All natural, all simple, all subtle, creamy and wonderful with a chantilly that is more cream than sugar and so worth it.
Visit the Modern Art Museum. Even if you don’t like modern art there are some cool exhibits. One of a dress made entirely of bottles. I will wear it at my first book signing.
If you’re like the husband and can’t stand the art, race through it to get to the top floor, where you’re rewarded with an excellent view:
Then there’s Carnival. Which takes place every year at the end of February going into March. Parade with devil floats included.
There is always more. There is shopping – of which I did in abundance – I can’t help it, they have a Fossil store. There are plenty of museums, archaeological sites, and landmarks. Nice is one of the oldest cities in Europe and the oldest in France and has a rich history which I will not repeat here so as not to bore you to death.
So in this short overview, I say, “Visit Nice.”
I spent a long long time trying to decide where we should eat on our last night in Nice. At first, I wanted Italian, then I wanted traditional French, then I wanted Indian, then I wanted Italian again. There was a brief moment of looking at Japanese restaurants, then back to Italian. Everyone else was of no help. No one wanted to make a decision.
Originally, I had planned for an Italian place that the husband had told me he had liked when he lived in Nice. Except that was 10 years ago and the current reviews – the most current being in 2011 – were very, very mixed. I got nervous and started looking for other places to eat.
At first, I was going to ask them to choose between Italian and whatever else I could find but in the end I just decided for them. Everyone met in the lobby at 7:30 and I asked my mom and sister “Have you ever eaten Lebanese?”
“Not really,” they said.
“Well, that’s what we’re having.”
And off we went to Ya Habibi.
Though the restaurant was only 500 meters from our hotel, I forgot to bring the address and consequently it took us more than 500 meters to find. No matter, we got there. Dinner was decided in moments – a Grand Mezze for four. The perfect treat for two who don’t know Lebanese and for the other two who just love a good mezze.
5 cold entrées and 6 warm entrées with fresh pita bread. It’s as simple as that.
Mezze is pretty standard. Hummus is par for the course along with taboule, babaganoush and grilled caviar d’aubergine. But our favorite of the night was the mehamara – a roasted red pepper spread with garlic, onion and grenadine. Sweet and spicy perfectly blended. We could have eaten that all night.
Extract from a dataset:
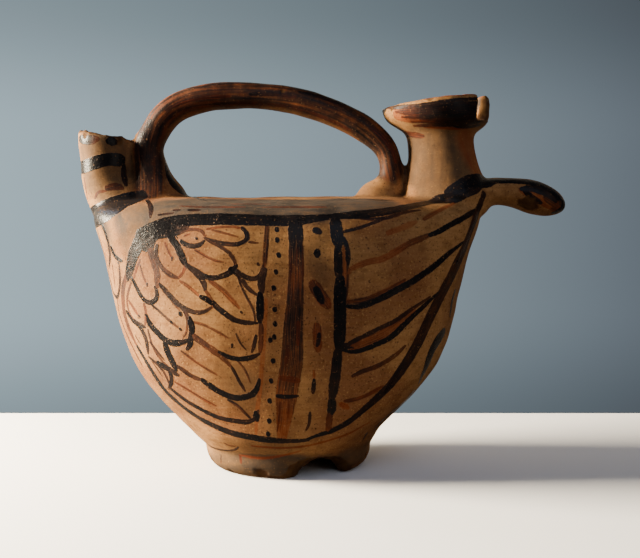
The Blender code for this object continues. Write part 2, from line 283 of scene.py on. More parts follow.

The six warm entrées were also pretty standard. Samboussi, falafel, roukak, moussaka, arayess lahme, and kebbé with grilled mushrooms.
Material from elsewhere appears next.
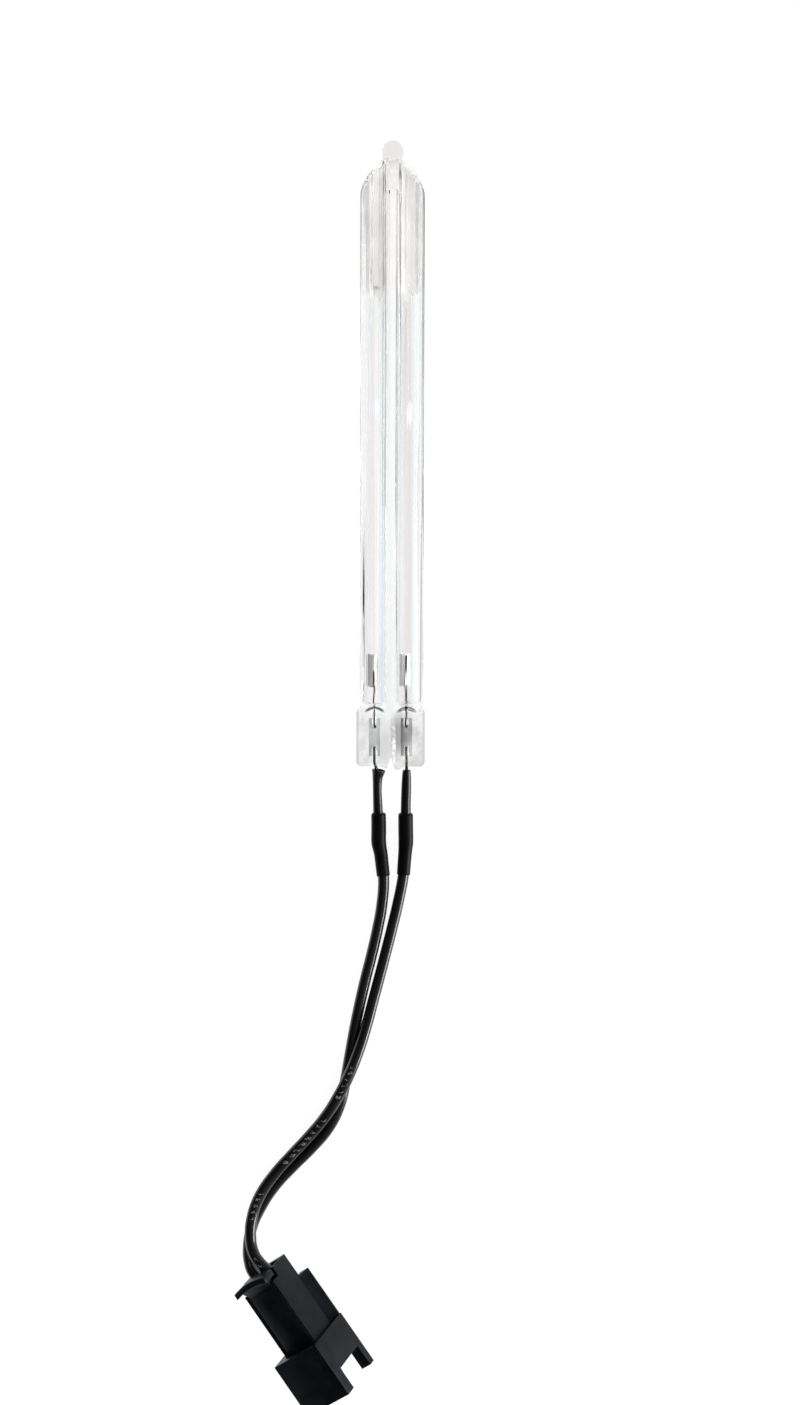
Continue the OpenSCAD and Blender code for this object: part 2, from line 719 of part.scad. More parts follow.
module housing_cuts() {
    socket_w = shroud_w - 2 * shroud_wall;
    slot_w = lever_w + 2 * lever_side_gap;
    translate([-socket_w / 2, socket_y, shroud_floor])
        cube([socket_w, socket_depth + past, roof_z - shroud_floor]);
    translate([-slot_w / 2, shroud_y - past, deck_z])
        cube([slot_w, socket_y - shroud_y + 2 * past, roof_z - deck_z]);
    translate([-shroud_w, plug_len - notch_len, shroud_floor])
        cube([2 * shroud_w, notch_len + past, shroud_h - notch_top - shroud_floor]);
    translate([notch_foot - shroud_w / 2, plug_len - notch_len, -past])
        cube([shroud_w - 2 * notch_foot, notch_len + past, shroud_floor + 2 * past]);
    translate([recess_wall - body_w / 2, -past, pin_z - wire_d])
        cube([body_w - 2 * recess_wall, recess_depth + past, wire_d + cavity_d / 2]);
    for (side = [LEFT, RIGHT]) {
        along_pin(side, -past) cylinder(d = cavity_d, h = box_end + hold_gap + past);
        pin_bar(side, shank_w + 2 * hold_gap, box_end, socket_y + past);
    }
}

module connector_housing() {
    color([0.11, 0.11, 0.12])
        in_plug()
            difference() {
                union() {
                    translate([-body_w / 2, 0, body_lift])
                        cube([body_w, shroud_y + past, deck_z - body_lift]);
                    for (x = [-body_w / 2, body_w / 2 - side_wall])
                        translate([x, wall_start, deck_z - past])
                            cube([side_wall, shroud_y - wall_start + past, lever_top - deck_z + past]);
                    side_rails();
                    rocker_rib();
                    translate([-shroud_w / 2, shroud_y, 0]) cube([shroud_w, shroud_len, shroud_h]);
                }
                housing_cuts();
            }
}

// Side outline of the catch, and of the slope in front of the thumb tab
module catch_outline() {
    polygon([
        [lever_front, lever_z + past], [lever_front, lever_z - hook_depth * 0.3],
        [lever_front - 0.4, lever_z - hook_depth], [lever_front - hook_len, lever_z - hook_depth],
        [lever_front - hook_len, lever_z + past]
    ]);
}

module slope_outline() {
    foot_y = tab_t + tab_slope;
    polygon([
        [tab_t * 0.2, lever_top - past], [foot_y, lever_top - past], [foot_y, lever_top],
        [tab_t * 0.4, lever_top + tab_slope], [tab_t * 0.2, lever_top + tab_slope]
    ]);
}

// Extrudes a side outline across the lever
module across_lever(w) {
    translate([-w / 2, 0, 0]) rotate([90, 0, 90]) linear_extrude(w) children();
}

module thumb_tab() {
    height = lever_t + tab_h;
    intersection() {
        translate([-body_w / 2, -body_w, lever_z]) cube([body_w, 2 * body_w, height]);
        translate([0, tab_centre_y, lever_z])
            difference() {
                cylinder(r = tab_round, h = height);
                translate([0, 0, -past]) cylinder(r = tab_round - tab_t, h = height + 2 * past);
            }
        translate([-body_w, -body_w, 0]) cube([2 * body_w, body_w + tab_t + 1, 2 * shroud_h]);
    }
}

module connector_latch() {
    blade_start = tab_t + 0.5;
    color([0.12, 0.12, 0.13])
        in_plug()
            difference() {
                union() {
                    thumb_tab();
                    intersection() {
                        translate([-lever_w / 2, -tab_round, lever_z])
                            cube([lever_w, tab_round + blade_start + 1, lever_t]);
                        translate([0, tab_centre_y, lever_z])
                            cylinder(r = tab_round - tab_t / 2, h = lever_t);
                    }
                    translate([-lever_w / 2, blade_start, lever_z])
                        cube([lever_w, lever_front - blade_start, lever_t]);
                    across_lever(lever_w) slope_outline();
                    across_lever(lever_w - 1) catch_outline();
                }
                translate([-body_w, pivot_y, lever_z]) rotate([0, 90, 0])
                    cylinder(r = pivot_r + run_gap, h = 2 * body_w);
            }
}

quartz_envelope();
electrode_cup(LEFT);  // left_electrode_cup
electrode_cup(RIGHT);  // right_electrode_cup
electrode_stem(LEFT);  // left_electrode_stem
electrode_stem(RIGHT);  // right_electrode_stem
seal_foil(LEFT);  // left_seal_foil
seal_foil(RIGHT);  // right_seal_foil
outer_lead(LEFT);  // left_outer_lead
outer_lead(RIGHT);  // right_outer_lead
mercury_drop();
lead_sleeve(LEFT);  // left_lead_sleeve
lead_sleeve(RIGHT);  // right_lead_sleeve
splice_crimp(LEFT);  // left_splice_crimp
splice_crimp(RIGHT);  // right_splice_crimp
splice_strands(LEFT);  // left_splice_strands
splice_strands(RIGHT);  // right_splice_strands
shrink_sleeve(LEFT);  // left_shrink_sleeve
shrink_sleeve(RIGHT);  // right_shrink_sleeve
wire(LEFT);  // left_wire
wire(RIGHT);  // right_wire
pin_strands(LEFT);  // left_pin_strands
pin_strands(RIGHT);  // right_pin_strands
terminal_pin(LEFT);  // left_terminal_pin
terminal_pin(RIGHT);  // right_terminal_pin
connector_housing();
connector_latch();
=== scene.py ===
# %% [markdown]
# # A twin-bore germicidal lamp tube, its two leads and its plug
#
# The lamp is a clear quartz tube with two bores side by side. It is closed by a dome at
# one end and by a flat pinch at the other, where two thin foils carry the current out.
# Two black wires run from there to a small plug with a rocking latch.
#
# Blender only dresses the part here. Every piece sits where the CAD solids are, so we
# begin by loading them.

# %% Load the CAD frame
import math

import bpy
from mathutils import Matrix, Vector


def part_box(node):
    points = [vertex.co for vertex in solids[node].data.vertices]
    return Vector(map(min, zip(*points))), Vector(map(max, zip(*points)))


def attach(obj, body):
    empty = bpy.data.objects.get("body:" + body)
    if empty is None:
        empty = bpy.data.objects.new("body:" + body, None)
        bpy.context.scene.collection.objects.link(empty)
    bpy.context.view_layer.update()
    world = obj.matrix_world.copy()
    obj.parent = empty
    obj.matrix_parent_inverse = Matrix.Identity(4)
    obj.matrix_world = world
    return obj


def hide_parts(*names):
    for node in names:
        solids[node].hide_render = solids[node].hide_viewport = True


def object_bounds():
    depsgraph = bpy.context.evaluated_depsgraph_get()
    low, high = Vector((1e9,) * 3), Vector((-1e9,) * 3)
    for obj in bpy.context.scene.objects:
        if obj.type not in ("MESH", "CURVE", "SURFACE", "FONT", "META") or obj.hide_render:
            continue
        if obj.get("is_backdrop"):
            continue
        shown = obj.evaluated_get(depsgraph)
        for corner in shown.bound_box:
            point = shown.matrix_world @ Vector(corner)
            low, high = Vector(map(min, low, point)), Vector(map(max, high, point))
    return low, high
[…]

The samboussi and roukak are fried dumplings the first of meat, the second of cheese. Crunchy and soft, no need for any dipping sauce – they were well seasoned.
I really loved the arayess lahme. A pita stuffed with meat and spices. It must have had some mild cream or cheese in it, because it had a creamy texture and was so delightful.
The moussaka was missing the meat. This was stated in the menu. But it was not missing flavor. We sat around the table trying to figure out how they cooked the eggplant. The flavor was perfect with soft flesh and a crunchy skin. I thought they steamed it. The husband is convinced roasting went on. Who knows?
We drank a wonderful Lebanese red wine, that was mostly syrah and cabernet grapes. It had a fruity aroma but a bitter, acidic taste and the two combined to create a complex enjoyable flavor that made me want to buy a bottle to take home.
Though dinner was simple, it was perfect. Good portion sizes, we were not left wanting. Every dish with a wonderful blend of spices. I have nothing but good things to say about my choice of Ya Hababi for our last dinner in Nice. A lovely treat for the pallet when you’re craving something a little different.
By now, my mom and sister have returned to Boston. We’re all going on a diet, but with happy memories full of good food and time spent together. It’s never enough but it will have to do until the husband and I can get ourselves to the States.